Turns out Jamaica, Costa Rica, and Bangladesh have something in common
Imagine you were competing in a hundred meter sprint but your competitor starts fifty metres ahead. For emerging economies, talk around climate change can feel a lot like that.
More economically developed countries emitted loads of emissions as they industrialised. Now emerging economies are playing catch up but they’re being told off for their emissions. If you ask me, that seems pretty unfair.
Developed Economies the moment Emerging Economies start catching up.

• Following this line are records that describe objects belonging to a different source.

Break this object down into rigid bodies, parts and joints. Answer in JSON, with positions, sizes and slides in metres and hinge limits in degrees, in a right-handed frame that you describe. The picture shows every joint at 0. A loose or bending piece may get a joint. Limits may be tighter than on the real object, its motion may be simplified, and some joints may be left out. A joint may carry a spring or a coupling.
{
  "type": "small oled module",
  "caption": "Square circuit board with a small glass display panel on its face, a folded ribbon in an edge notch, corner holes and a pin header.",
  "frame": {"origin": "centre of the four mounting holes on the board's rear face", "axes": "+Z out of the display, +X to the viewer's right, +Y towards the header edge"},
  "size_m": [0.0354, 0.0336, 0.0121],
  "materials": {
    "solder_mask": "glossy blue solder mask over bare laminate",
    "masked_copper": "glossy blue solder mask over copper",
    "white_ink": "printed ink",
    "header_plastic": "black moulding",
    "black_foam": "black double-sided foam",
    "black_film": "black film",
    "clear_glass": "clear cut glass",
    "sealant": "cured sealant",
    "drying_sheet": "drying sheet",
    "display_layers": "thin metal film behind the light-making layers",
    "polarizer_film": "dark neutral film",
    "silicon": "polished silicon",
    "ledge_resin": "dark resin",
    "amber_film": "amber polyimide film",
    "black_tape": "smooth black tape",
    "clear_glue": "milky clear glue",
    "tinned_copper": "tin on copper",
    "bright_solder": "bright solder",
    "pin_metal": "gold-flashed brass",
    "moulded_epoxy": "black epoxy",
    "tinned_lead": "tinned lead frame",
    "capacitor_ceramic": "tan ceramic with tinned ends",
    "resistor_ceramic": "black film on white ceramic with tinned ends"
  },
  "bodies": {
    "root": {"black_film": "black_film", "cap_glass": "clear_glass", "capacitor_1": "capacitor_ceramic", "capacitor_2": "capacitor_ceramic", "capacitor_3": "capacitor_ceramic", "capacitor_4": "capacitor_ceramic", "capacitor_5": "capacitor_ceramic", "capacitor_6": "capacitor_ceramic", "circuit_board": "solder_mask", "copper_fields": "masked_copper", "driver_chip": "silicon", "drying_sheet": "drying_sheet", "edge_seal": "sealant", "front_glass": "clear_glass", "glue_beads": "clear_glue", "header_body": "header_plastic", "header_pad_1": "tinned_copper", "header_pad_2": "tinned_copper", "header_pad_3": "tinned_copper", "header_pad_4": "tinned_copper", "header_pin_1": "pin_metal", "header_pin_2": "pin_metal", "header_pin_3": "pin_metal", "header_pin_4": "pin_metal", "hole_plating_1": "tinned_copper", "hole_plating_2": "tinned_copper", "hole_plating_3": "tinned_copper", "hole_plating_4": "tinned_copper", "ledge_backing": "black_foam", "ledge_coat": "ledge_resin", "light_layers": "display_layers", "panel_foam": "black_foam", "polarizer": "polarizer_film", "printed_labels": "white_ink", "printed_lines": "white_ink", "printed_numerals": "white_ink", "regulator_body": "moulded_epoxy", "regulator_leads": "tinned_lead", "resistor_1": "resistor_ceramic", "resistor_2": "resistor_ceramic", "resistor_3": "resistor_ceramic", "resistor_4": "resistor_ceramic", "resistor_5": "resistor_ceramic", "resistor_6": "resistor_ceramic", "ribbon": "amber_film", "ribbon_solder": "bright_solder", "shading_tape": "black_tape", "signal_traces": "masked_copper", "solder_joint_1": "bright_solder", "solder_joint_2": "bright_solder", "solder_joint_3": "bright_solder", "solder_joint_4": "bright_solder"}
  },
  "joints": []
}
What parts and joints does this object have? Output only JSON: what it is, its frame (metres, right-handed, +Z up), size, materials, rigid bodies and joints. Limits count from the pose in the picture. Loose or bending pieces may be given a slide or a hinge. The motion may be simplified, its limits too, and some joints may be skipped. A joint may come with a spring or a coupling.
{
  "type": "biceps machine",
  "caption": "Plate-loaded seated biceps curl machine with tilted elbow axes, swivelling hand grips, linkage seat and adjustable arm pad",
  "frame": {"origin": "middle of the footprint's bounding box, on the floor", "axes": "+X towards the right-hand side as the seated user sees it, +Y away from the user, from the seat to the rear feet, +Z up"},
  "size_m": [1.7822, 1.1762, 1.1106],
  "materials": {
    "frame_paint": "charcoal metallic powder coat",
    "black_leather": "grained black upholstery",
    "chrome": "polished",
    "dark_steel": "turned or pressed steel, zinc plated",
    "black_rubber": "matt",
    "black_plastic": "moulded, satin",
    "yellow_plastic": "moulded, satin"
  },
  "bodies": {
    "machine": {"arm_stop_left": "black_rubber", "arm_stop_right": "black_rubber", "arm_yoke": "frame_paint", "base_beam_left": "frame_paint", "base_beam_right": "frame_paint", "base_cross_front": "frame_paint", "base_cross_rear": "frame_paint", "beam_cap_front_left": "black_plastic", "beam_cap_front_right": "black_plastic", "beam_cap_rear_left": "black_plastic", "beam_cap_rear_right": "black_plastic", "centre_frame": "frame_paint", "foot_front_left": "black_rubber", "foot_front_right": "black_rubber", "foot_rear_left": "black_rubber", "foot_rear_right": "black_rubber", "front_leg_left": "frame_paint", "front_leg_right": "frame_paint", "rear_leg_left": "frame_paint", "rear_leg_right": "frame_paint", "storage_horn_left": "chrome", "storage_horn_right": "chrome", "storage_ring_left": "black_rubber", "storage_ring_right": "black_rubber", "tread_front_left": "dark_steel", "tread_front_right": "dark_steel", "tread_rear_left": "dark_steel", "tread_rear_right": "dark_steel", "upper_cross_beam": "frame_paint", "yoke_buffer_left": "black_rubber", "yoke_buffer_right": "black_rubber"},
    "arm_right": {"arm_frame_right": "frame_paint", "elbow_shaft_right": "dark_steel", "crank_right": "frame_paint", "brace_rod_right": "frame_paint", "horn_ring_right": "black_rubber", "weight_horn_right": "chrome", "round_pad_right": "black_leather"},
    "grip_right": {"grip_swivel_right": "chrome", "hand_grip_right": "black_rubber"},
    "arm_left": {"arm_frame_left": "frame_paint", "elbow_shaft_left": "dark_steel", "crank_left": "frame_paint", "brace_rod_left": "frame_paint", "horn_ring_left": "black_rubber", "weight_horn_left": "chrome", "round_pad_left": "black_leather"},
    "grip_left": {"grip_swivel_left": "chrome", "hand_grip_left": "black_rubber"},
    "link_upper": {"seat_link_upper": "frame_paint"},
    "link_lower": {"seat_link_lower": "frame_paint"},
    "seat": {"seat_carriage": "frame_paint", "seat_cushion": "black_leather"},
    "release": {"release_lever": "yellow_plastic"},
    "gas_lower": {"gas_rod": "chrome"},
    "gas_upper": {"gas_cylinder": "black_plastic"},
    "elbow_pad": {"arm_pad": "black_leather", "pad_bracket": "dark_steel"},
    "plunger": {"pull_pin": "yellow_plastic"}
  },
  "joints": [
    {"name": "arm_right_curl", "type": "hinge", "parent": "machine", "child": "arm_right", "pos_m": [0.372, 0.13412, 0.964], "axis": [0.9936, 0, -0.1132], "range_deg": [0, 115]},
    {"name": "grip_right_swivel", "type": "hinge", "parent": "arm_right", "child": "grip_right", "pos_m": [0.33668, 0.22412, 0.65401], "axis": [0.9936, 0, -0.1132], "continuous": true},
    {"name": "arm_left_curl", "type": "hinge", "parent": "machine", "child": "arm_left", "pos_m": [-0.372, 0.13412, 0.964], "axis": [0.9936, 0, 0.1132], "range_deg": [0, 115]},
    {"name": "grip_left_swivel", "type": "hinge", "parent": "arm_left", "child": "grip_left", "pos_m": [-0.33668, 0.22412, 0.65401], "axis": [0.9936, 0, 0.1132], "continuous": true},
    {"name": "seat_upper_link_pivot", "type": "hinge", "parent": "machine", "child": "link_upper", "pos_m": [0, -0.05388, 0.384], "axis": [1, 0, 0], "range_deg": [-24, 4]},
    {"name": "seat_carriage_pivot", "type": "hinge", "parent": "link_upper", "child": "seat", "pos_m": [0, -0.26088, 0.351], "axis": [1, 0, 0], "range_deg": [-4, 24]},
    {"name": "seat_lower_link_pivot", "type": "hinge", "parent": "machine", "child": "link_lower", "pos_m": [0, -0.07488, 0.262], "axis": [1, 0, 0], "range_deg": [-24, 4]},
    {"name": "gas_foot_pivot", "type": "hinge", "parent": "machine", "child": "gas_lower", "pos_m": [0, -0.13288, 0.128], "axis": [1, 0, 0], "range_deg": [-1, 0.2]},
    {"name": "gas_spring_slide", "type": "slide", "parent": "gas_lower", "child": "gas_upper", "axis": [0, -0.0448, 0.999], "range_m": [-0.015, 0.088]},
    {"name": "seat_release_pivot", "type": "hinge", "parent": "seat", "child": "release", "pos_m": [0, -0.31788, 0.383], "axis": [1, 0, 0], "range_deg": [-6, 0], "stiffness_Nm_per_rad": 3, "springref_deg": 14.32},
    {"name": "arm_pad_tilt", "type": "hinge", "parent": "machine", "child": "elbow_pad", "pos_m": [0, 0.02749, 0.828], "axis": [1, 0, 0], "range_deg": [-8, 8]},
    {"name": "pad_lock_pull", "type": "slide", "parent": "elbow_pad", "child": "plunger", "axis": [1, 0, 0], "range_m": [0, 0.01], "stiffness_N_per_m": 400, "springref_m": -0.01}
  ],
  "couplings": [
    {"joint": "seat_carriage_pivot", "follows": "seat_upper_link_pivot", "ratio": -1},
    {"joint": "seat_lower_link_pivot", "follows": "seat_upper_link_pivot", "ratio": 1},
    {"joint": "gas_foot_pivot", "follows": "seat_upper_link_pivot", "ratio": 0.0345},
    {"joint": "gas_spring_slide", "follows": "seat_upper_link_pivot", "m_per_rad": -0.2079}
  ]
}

Enter the IMF’s Resilience and Sustainability Trust
The IMF’s Resilience and Sustainability Trust (honestly the names never get any better…) was set up last year to:
Help low-income and vulnerable middle-income countries build resilience to external shock and ensure sustainable growth
The above isn’t just a fancy headline for the papers - it comes with $$$ attached.
The RST provides loans to emerging economies to combat the disproportionate impact of climate change. In the last six months Jamaica, Costa Rica, Barbados, Rwanda, and Bangladesh have had loans approved totalling $3.4 billion which on paper seems like a lot of money.
Each country has their own plans for how they’ll use the funding. Some will give incentives to switch to renewables, others are using them to build green financial instruments. But, there’s no such thing as free money.
Money doesn’t come free
There are strings attached: getting access to the moolah includes dependencies on other IMF projects, austerity measures, and energy reforms. Experts worry that this means the funds will never serve their intended purpose.
Worse still, many countries that need funding most urgently will never have access to the RST. The funding comes in the form of loans, and those loans have to be paid back. The major criticism is that those who truly need the funding will be ignored due to their historical inability to pay back debt.
The RST is looking to deploy $30-50 billion over the next couple of years. However, the UNEP estimates that $340 billion will be needed annually to adapt to climate change. We’re going to need a lot more funding to get anywhere. With this context, the RST is a drop in the ocean, and that ocean just keeps rising.